What the task asks:
Using the data that follows, return exactly the lines from the one that contains "warmer.location = (middle" through the one that contains "before = set(bpy.data.objects)", ends included.

Dataset records:
* start *
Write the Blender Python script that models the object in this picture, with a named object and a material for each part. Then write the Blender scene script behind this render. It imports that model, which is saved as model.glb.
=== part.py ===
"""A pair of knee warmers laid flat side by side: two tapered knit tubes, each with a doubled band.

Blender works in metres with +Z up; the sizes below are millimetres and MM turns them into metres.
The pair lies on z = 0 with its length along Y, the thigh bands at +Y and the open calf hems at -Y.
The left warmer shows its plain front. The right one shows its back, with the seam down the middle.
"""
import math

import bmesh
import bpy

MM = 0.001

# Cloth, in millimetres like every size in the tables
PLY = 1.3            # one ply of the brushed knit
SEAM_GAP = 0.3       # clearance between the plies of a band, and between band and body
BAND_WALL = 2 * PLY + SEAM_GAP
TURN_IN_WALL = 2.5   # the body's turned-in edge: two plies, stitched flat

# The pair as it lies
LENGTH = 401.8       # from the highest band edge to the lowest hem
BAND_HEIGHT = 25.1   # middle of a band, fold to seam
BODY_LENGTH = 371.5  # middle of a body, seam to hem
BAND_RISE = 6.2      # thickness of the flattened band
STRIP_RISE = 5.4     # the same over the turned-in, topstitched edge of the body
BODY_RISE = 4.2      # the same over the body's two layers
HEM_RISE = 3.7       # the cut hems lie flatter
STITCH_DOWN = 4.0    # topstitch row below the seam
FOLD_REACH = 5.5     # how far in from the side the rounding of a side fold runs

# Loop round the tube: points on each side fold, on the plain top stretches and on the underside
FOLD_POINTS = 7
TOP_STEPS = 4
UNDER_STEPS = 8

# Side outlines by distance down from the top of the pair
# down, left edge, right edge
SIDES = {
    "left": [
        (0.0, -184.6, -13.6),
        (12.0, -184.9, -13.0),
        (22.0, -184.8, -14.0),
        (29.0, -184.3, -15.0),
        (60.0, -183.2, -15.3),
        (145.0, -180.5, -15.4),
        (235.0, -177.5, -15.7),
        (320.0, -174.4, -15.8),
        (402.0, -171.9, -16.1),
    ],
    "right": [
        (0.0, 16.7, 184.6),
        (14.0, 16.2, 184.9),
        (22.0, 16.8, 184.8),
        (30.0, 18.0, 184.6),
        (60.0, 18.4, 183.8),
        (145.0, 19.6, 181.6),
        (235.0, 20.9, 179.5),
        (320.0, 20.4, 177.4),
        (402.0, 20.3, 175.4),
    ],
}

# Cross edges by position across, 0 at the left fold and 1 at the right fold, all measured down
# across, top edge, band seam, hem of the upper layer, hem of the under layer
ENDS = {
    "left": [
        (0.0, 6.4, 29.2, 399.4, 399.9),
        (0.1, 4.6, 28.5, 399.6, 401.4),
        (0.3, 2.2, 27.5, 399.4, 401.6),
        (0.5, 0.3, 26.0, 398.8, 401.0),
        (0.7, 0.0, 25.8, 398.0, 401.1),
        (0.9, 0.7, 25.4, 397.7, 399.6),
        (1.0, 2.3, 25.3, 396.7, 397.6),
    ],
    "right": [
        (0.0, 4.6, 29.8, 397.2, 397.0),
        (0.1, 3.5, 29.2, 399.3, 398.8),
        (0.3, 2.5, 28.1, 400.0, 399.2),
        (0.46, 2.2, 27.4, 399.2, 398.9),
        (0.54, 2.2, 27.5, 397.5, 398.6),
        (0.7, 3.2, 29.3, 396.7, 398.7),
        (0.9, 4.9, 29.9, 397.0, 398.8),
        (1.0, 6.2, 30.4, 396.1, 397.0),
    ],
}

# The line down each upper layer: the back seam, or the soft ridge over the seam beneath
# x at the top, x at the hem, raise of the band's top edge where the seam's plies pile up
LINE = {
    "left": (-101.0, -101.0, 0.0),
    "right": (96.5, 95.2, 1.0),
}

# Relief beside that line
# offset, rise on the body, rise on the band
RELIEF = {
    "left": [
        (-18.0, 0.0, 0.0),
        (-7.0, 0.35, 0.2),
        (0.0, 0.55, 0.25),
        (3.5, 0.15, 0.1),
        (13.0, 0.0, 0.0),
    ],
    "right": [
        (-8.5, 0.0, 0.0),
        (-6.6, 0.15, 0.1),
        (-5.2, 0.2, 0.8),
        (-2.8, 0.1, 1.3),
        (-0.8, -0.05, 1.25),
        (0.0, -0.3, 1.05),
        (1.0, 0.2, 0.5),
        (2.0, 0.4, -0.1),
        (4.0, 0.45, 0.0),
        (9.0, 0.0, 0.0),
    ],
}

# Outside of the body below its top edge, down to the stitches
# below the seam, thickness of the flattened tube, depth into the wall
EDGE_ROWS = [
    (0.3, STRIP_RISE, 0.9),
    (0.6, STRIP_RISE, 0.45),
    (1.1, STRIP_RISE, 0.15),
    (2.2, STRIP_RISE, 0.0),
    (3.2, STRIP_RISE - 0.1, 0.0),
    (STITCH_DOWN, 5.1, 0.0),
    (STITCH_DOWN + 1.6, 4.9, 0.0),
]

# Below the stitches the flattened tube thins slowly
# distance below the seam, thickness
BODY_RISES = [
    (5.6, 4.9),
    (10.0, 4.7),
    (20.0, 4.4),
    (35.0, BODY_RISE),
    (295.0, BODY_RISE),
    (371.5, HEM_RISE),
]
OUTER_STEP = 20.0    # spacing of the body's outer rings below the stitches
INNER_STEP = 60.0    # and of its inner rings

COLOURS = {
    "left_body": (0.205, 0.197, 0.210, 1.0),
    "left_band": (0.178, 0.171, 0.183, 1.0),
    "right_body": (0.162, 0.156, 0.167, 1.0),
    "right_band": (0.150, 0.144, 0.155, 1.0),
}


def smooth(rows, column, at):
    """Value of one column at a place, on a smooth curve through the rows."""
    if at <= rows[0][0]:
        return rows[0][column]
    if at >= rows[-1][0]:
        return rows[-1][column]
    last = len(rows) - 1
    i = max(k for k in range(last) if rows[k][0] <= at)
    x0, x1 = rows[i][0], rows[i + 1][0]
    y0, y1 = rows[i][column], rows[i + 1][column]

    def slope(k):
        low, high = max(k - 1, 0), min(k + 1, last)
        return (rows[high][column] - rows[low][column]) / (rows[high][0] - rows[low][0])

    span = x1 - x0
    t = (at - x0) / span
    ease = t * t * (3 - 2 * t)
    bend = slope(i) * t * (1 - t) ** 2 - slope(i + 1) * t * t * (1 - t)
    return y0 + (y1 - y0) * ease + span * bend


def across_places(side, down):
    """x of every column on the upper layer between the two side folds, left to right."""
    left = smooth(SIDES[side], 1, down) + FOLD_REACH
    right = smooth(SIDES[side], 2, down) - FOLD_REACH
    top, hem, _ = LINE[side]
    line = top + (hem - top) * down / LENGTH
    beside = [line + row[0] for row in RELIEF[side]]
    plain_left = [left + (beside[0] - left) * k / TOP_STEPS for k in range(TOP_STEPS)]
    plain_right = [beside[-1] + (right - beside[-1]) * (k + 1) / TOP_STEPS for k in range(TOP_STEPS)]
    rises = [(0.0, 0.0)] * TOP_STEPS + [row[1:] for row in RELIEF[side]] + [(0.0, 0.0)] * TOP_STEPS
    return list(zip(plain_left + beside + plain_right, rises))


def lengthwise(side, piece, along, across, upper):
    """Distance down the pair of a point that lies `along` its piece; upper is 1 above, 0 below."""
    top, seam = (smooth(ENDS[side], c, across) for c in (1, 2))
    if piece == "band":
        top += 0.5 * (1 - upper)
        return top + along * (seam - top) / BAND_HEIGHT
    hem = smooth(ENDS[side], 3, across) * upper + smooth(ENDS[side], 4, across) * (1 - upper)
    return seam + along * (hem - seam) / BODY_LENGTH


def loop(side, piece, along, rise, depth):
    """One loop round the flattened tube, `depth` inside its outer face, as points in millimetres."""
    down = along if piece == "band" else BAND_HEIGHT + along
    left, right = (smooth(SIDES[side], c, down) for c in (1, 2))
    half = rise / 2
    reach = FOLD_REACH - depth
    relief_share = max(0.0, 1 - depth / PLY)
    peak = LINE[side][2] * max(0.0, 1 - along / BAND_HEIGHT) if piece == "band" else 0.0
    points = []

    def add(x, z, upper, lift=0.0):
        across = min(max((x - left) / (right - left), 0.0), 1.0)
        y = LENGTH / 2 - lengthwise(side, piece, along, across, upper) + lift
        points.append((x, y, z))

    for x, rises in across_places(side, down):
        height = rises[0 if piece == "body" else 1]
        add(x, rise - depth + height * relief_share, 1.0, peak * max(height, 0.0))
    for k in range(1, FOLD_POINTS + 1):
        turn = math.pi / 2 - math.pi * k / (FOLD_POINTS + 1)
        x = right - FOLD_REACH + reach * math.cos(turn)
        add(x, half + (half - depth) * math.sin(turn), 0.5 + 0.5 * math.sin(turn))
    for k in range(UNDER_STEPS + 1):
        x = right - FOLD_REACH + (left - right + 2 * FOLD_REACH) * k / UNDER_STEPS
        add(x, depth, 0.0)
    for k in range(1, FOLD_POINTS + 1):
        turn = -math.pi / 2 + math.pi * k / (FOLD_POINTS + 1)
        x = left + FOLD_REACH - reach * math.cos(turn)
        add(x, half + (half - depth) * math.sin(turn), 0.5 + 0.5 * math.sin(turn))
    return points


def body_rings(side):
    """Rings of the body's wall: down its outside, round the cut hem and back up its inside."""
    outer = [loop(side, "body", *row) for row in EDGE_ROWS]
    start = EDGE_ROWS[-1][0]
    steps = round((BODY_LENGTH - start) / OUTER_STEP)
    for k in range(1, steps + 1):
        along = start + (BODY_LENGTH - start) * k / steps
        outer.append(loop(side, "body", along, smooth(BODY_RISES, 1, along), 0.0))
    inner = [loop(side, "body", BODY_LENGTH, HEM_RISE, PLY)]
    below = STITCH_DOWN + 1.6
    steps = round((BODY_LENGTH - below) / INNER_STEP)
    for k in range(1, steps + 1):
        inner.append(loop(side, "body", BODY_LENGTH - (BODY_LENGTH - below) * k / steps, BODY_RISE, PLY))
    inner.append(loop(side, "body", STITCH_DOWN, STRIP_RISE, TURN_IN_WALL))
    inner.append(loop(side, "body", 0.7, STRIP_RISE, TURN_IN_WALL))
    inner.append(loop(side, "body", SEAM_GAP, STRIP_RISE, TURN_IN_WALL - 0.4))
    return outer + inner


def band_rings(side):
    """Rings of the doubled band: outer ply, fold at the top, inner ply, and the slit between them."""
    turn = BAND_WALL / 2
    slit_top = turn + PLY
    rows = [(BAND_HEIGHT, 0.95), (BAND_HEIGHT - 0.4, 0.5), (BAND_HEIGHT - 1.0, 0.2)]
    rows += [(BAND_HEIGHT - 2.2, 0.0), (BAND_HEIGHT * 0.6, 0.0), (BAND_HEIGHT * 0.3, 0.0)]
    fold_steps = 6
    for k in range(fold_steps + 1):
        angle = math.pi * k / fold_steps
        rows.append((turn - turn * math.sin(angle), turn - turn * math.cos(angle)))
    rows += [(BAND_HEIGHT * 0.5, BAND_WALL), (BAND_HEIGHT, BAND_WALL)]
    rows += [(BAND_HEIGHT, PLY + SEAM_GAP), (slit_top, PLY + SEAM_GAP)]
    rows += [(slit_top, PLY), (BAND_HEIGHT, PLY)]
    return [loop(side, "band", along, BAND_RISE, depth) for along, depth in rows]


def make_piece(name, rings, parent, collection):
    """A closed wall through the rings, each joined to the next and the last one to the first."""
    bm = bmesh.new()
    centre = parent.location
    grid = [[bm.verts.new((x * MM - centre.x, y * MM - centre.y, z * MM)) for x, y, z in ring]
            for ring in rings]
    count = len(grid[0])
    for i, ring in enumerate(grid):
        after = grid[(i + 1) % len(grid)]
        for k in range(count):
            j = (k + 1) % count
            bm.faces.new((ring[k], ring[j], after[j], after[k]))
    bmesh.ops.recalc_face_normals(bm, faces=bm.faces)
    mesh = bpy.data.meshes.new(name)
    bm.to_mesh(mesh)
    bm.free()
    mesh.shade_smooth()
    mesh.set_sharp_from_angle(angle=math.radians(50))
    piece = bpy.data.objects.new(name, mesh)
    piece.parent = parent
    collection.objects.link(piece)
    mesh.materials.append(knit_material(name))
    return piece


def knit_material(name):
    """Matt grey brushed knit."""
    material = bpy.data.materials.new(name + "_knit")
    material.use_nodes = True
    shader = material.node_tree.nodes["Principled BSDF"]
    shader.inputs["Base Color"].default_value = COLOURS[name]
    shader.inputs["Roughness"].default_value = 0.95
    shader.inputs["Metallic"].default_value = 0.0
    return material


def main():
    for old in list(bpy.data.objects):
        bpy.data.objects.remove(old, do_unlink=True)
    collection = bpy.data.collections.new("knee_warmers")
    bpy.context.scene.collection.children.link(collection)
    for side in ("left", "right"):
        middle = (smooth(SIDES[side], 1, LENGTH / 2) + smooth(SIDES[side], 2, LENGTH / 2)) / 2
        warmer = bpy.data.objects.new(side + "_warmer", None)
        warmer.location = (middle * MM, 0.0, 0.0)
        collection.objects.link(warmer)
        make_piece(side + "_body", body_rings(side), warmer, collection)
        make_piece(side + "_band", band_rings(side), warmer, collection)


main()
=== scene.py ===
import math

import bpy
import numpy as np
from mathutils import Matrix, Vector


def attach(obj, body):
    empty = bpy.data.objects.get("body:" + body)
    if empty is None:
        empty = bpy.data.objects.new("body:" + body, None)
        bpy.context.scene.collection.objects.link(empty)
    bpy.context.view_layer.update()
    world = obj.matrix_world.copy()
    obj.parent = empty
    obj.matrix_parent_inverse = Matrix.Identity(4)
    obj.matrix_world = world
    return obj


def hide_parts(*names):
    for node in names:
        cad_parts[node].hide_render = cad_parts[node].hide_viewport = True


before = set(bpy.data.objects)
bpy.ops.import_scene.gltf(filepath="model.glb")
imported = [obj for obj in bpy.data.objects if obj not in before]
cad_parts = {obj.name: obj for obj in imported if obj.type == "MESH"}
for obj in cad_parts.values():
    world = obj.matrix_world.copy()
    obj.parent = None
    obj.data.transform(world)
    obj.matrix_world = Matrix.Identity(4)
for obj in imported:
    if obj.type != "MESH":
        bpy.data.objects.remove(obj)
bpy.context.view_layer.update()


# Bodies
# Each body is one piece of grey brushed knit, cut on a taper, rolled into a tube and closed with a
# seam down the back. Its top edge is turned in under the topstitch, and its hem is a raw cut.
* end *
* start *
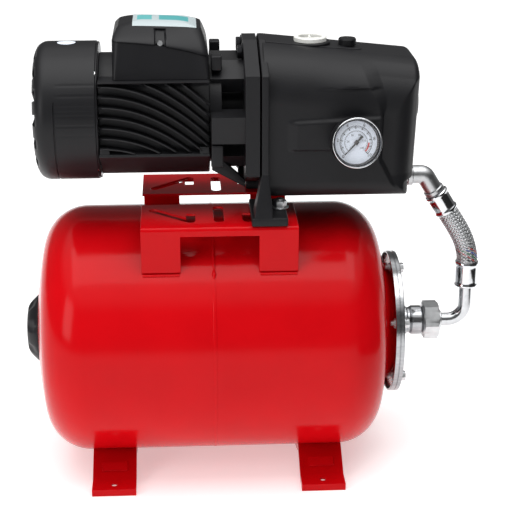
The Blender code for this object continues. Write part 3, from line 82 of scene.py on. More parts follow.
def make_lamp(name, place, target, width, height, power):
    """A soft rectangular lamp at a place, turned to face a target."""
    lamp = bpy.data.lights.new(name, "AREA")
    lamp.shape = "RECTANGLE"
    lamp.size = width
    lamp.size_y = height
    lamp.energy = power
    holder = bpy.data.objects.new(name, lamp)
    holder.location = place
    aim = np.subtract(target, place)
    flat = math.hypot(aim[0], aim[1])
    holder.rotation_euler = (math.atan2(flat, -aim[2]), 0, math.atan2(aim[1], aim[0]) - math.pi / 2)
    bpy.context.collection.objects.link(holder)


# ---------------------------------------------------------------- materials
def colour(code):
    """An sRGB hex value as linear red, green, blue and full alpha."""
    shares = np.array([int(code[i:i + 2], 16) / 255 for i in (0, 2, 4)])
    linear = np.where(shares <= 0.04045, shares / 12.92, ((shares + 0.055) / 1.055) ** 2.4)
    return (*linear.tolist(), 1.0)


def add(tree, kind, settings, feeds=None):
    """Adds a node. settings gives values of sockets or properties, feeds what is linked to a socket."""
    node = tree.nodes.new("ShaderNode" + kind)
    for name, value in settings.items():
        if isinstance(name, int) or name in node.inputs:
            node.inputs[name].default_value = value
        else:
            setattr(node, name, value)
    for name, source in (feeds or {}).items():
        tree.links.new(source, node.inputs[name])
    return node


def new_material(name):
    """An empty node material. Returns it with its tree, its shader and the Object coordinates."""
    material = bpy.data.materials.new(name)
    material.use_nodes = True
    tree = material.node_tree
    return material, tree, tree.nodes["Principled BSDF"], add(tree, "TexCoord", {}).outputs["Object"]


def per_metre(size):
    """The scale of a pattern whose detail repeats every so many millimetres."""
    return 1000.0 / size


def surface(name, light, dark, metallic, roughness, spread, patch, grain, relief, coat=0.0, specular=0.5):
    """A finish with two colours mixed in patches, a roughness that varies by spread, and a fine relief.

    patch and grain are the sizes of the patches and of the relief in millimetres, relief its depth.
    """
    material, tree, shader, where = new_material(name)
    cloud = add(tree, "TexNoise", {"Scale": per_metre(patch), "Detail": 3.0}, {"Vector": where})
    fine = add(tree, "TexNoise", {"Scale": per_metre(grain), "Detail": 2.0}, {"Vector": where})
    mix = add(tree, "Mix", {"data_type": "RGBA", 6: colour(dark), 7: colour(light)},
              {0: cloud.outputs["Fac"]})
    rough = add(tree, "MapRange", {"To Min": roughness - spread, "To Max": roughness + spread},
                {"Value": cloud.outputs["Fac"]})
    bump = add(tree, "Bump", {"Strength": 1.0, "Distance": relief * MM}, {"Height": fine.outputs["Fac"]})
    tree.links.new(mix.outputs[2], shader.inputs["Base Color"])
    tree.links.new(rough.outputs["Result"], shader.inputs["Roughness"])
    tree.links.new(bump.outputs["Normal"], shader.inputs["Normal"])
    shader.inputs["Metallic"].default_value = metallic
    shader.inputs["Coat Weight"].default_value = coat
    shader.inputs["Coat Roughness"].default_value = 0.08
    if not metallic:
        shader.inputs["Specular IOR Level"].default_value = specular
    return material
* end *
* start *
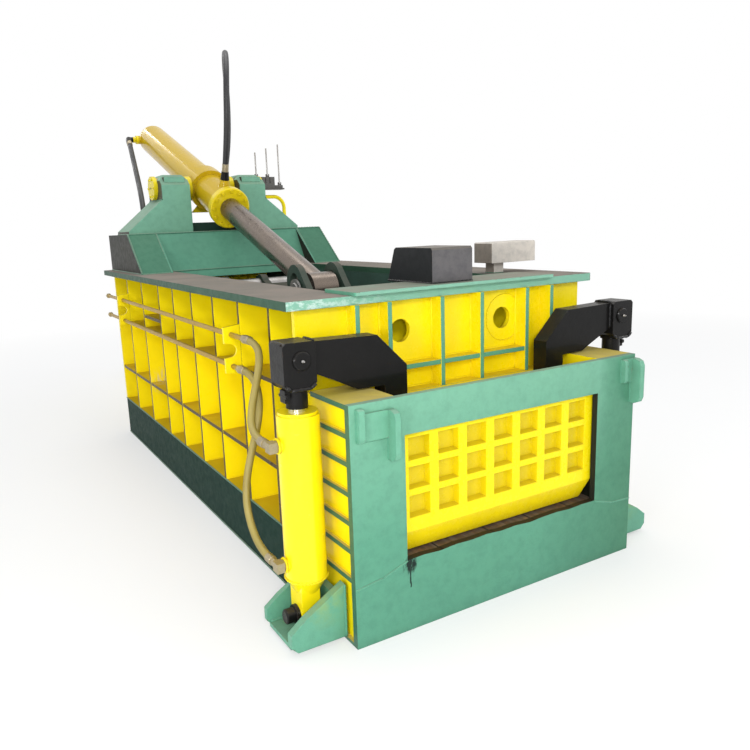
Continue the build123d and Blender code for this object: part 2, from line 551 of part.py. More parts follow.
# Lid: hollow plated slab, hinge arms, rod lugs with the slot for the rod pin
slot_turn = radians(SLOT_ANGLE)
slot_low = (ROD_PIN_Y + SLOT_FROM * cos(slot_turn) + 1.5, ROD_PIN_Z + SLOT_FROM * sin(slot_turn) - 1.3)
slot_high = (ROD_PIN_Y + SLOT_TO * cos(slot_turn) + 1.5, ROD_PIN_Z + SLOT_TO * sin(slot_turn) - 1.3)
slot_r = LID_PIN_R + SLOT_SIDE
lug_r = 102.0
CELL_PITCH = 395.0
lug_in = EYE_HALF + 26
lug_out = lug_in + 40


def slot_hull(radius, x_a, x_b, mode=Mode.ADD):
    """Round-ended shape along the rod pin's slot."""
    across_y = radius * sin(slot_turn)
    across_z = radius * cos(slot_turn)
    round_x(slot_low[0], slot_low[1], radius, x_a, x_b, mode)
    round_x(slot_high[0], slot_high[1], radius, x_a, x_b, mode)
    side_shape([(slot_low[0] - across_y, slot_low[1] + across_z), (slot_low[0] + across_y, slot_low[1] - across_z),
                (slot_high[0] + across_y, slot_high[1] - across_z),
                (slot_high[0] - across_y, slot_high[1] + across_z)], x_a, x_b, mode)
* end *
Finished task:
        warmer.location = (middle * MM, 0.0, 0.0)
        collection.objects.link(warmer)
        make_piece(side + "_body", body_rings(side), warmer, collection)
        make_piece(side + "_band", band_rings(side), warmer, collection)


main()
=== scene.py ===
import math

import bpy
import numpy as np
from mathutils import Matrix, Vector


def attach(obj, body):
    empty = bpy.data.objects.get("body:" + body)
    if empty is None:
        empty = bpy.data.objects.new("body:" + body, None)
        bpy.context.scene.collection.objects.link(empty)
    bpy.context.view_layer.update()
    world = obj.matrix_world.copy()
    obj.parent = empty
    obj.matrix_parent_inverse = Matrix.Identity(4)
    obj.matrix_world = world
    return obj


def hide_parts(*names):
    for node in names:
        cad_parts[node].hide_render = cad_parts[node].hide_viewport = True


before = set(bpy.data.objects)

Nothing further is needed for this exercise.